From the time of the formation of the Russian Social Democratic Labor Party in 1898, Lenin worked tirelessly to gain control of the group and mold it into a militant Marxist revolutionary force. His ideas and aggressive political tactics brought him into bitter conflict with other leading Russian Marxists, including Plekhanov, but eventually his Bolshevik faction of the party became dominant (the Russian term bol'shevik means a member of the majority) and in continuing intraparty struggles he consolidated his position as both a theoretician and a leader. After the February Revolution of 1917 he was able, with the help of German military authorities, to travel to Petrograd, where in the October Revolution he led the Bolsheviks in seizing control of the Russian government. In power for six stormy years, marked by attempted assassination, civil war, famine, and the formation of the Union of Soviet Socialist Republics, Lenin suffered a series of strokes beginning in 1922 and died in January 1924.

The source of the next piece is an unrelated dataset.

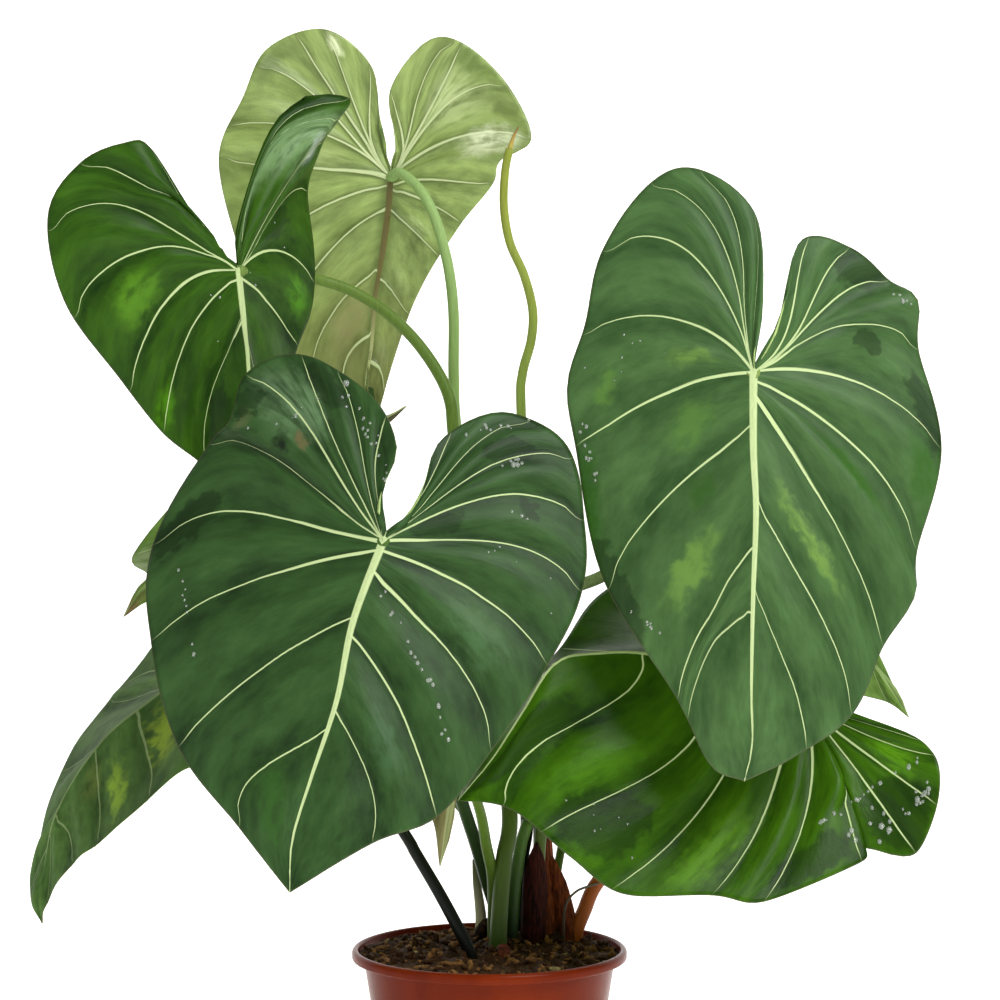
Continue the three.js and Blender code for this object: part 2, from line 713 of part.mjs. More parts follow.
function potGeometry() {
  const { height, rimRadius, lipHeight, wall, floor, collarFoot, collarRise, footRadius } = POT;
  const underLip = height - lipHeight;
  const lip = rimRadius - (rimRadius - potRadiusAt(underLip)) / 2;
  const lipHalf = rimRadius - lip;
  const outline = [
    [0, 0],
    [footRadius - 4, 0],
    [potRadiusAt(2), 2],
    [potRadiusAt(collarFoot - collarRise), collarFoot - collarRise],
    [potRadiusAt(collarFoot), collarFoot],
    [potRadiusAt(underLip), underLip],
    [rimRadius - 1.2, underLip],
    [rimRadius, underLip + 1.4],
    [rimRadius, height - 2.6],
    [lip + 0.6 * lipHalf, height - 0.6],
    [lip, height],
    [lip - 0.6 * lipHalf, height - 0.6],
    [lip - lipHalf, height - 2.6],
    [potRadiusAt(underLip) - wall, underLip - 2],
    [potRadiusAt(collarFoot) - wall, collarFoot],
    [potRadiusAt(collarFoot - collarRise) - wall, collarFoot - collarRise],
    [potRadiusAt(floor) - wall, floor],
    [0, floor],
  ];
  const profile = outline.map(([radius, up]) => new THREE.Vector2(radius, up));
  const lathe = new THREE.LatheGeometry(profile, POT.sides);
  lathe.rotateX(Math.PI / 2);
  let pot = solidFrom(lathe);
  for (let i = 0; i < POT.drainHoles; i++) {
    const angle = (2 * Math.PI * (i + 0.5)) / POT.drainHoles;
    const hole = new THREE.CylinderGeometry(POT.drainRadius, POT.drainRadius, 4 * floor, 12);
    hole.rotateX(Math.PI / 2);
    hole.translate(POT.drainCircle * Math.cos(angle), POT.drainCircle * Math.sin(angle), 0);
    pot = pot.subtract(solidFrom(hole));
  }
  return geometryFrom(pot);
}

// The height of the soil's lumpy top.
function soilHeight(x, y, edge) {
  const out = Math.min(Math.hypot(x, y) / edge, 1);
  const coarse = Math.sin(x / 7.3 + 1.1) * Math.sin(y / 6.1 + 0.4);
  const fine = Math.sin(x / 3.9 + y / 9 + 2) * Math.sin(y / 4.3 - x / 11);
  const lumps = SOIL.lump * (coarse + 0.7 * fine) * (1 - out ** 6);
  return SOIL.edgeHeight + SOIL.mound * (1 - out ** 2) + lumps;
}

function soilGeometry() {
  const { edgeHeight, rings, sides } = SOIL;
  const flat = Math.cos(Math.PI / POT.sides);
  const inside = (height) => (potRadiusAt(height) - POT.wall - CLEARANCE) * flat;
  const edge = inside(edgeHeight);
  const floor = POT.floor + CLEARANCE;
  const belowCollar = POT.collarFoot - POT.collarRise - CLEARANCE;
  const levels = [edgeHeight, POT.collarFoot + CLEARANCE, belowCollar, floor];
  const points = [new THREE.Vector3(0, 0, soilHeight(0, 0, edge))];
  const ring = (radius, heightAt) => {
    for (let k = 0; k < sides; k++) {
      const angle = (2 * Math.PI * k) / sides;
      const [x, y] = [radius * Math.cos(angle), radius * Math.sin(angle)];
      points.push(new THREE.Vector3(x, y, heightAt(x, y)));
    }
  };
  for (let i = 1; i < rings; i++) ring((edge * i) / rings, (x, y) => soilHeight(x, y, edge));
  for (const level of levels) ring(inside(level), () => level);
  const bottom = points.push(new THREE.Vector3(0, 0, floor)) - 1;
  const count = rings - 1 + levels.length;
  const faces = [];
  for (let k = 0; k < sides; k++) {
    const next = (k + 1) % sides;
    faces.push([0, 1 + k, 1 + next]);
    for (let i = 0; i + 1 < count; i++) {
      const [a, b] = [1 + i * sides + k, 1 + i * sides + next];
      faces.push([a, a + sides, b + sides], [a, b + sides, b]);
    }
    faces.push([bottom, 1 + (count - 1) * sides + next, 1 + (count - 1) * sides + k]);
  }
  return indexedGeometry(points, faces);
}

// ---------------------------------------------------------------- the plant in its pot

const plant = new THREE.Group();

function addPiece(name, geometry, colour, roughness = 0.6) {
  const material = new THREE.MeshStandardMaterial({ color: colour, roughness, metalness: 0 });
  const mesh = new THREE.Mesh(geometry, material);
  mesh.name = name;
  plant.add(mesh);
}

addPiece("pot", potGeometry(), COLOURS.pot, 0.35);

for (const [name, leaf] of Object.entries(LEAVES)) {
  addPiece(name, bladeGeometry(leaf), leaf.colour, 0.5);
}

// What a blade takes away from the end of its stalk: a flat seat under its middle, and the
// blade itself.
function seatCutters(leaf) {
  const { up } = stalkFrame(leaf);
  const depth = BLADE.half + CLEARANCE + SEAT.depth * (leaf.small ? BLADE.smallScale : 1);
  const seat = new THREE.CylinderGeometry(SEAT.radius, SEAT.radius, SEAT.height, 16);
  seat.translate(0, SEAT.height / 2 - depth, 0);
  seat.applyQuaternion(new THREE.Quaternion().setFromUnitVectors(new THREE.Vector3(0, 1, 0), up));
  seat.translate(...leaf.midrib[0]);
  return [solidFrom(seat), solidFrom(bladeGeometry(leaf, CLEARANCE))];
}

for (const [name, stalk] of Object.entries(STALKS)) {
  const whole = solidFrom(stemGeometry(stalk));
  const seated = largestPiece(cutAll(whole, seatCutters(LEAVES[stalk.leaf])));
  addPiece(name, geometryFrom(seated), stalk.colour);
}

const thread = solidFrom(stemGeometry(BARE_STALK.thread, { sides: 5, rings: 4 }));
const bareStalk = solidFrom(stemGeometry(BARE_STALK)).add(thread);
addPiece("stalk_bare", geometryFrom(bareStalk), BARE_STALK.colour);

for (const [name, stub] of Object.entries(STUBS)) {
  addPiece(name, stemGeometry(stub), stub.colour);
}
addPiece("aerial_root", stemGeometry(AERIAL_ROOT, { sides: 6, rings: 9 }), AERIAL_ROOT.colour);
for (const [name, husk] of Object.entries(HUSKS)) {
  addPiece(name, huskGeometry(husk), COLOURS.husk, 0.8);
}

// The rhizome has a plain hole for each stalk that stands in it, and the soil has one for
// the rhizome and for every stem.
const stems = [...Object.values(STALKS), BARE_STALK, ...Object.values(STUBS), AERIAL_ROOT];
const stemCutters = stems.map((stem) => solidFrom(stemGeometry(stem, { extra: CLEARANCE })));
const huskCutters = Object.values(HUSKS).map((husk) => solidFrom(huskGeometry(husk, CLEARANCE)));

const rhizome = largestPiece(cutAll(solidFrom(rhizomeGeometry()), [...stemCutters, ...huskCutters]));
addPiece("rhizome", geometryFrom(rhizome), COLOURS.rhizome, 0.9);

const rhizomeCutter = solidFrom(rhizomeGeometry(CLEARANCE));
const soilCutters = [...stemCutters, ...huskCutters, rhizomeCutter];
const soil = largestPiece(cutAll(solidFrom(soilGeometry()), soilCutters));
addPiece("soil", geometryFrom(soil), COLOURS.soil, 1);

export default plant;
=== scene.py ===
"""The finished look of a Philodendron gloriosum in its plastic nursery pot.

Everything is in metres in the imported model's frame: +Z up, the front leaves facing -Y. The
routes and outlines are the grown plant's own places, in millimetres from the middle of the
pot's base, as the solids have them.
"""

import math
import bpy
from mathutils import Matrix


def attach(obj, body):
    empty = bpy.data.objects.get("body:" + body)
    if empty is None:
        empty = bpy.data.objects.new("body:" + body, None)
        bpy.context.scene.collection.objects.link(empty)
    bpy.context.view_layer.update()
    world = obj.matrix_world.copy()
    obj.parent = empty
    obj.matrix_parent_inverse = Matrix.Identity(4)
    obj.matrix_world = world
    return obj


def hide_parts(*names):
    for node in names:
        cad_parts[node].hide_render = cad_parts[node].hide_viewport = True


bl_info = {
    "name": "Philodendron gloriosum in a pot",
    "version": (1, 0, 0),
    "blender": (4, 5, 0),
    "location": "3D View > Sidebar > Gloriosum",
    "description": "Dresses the packed plant with veined blades, stalks, soil and a moulded pot",
    "category": "Object",
}

import bmesh
import bpy
import numpy as np
from mathutils import Matrix, Vector, noise
from mathutils.bvhtree import BVHTree

MM = 0.001
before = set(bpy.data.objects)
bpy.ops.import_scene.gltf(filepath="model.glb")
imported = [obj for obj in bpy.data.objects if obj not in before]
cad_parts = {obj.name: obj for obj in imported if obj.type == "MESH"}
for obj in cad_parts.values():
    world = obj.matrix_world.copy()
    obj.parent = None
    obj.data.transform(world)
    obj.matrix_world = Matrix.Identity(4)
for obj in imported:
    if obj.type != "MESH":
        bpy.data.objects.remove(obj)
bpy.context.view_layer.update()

# ------------------------------------------------------------------ the grown shapes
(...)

Lenin's philosophical activity extended from his student days to the Bolshevik revolution, and throughout this period its character was determined by his dogmatic materialism and his devotion to the theory and practice of Marxist social reconstruction as he understood it. His writings are strongly polemical in style, exemplifying the Leninist concept of partiinost (partisanship, party spirit) in philosophy.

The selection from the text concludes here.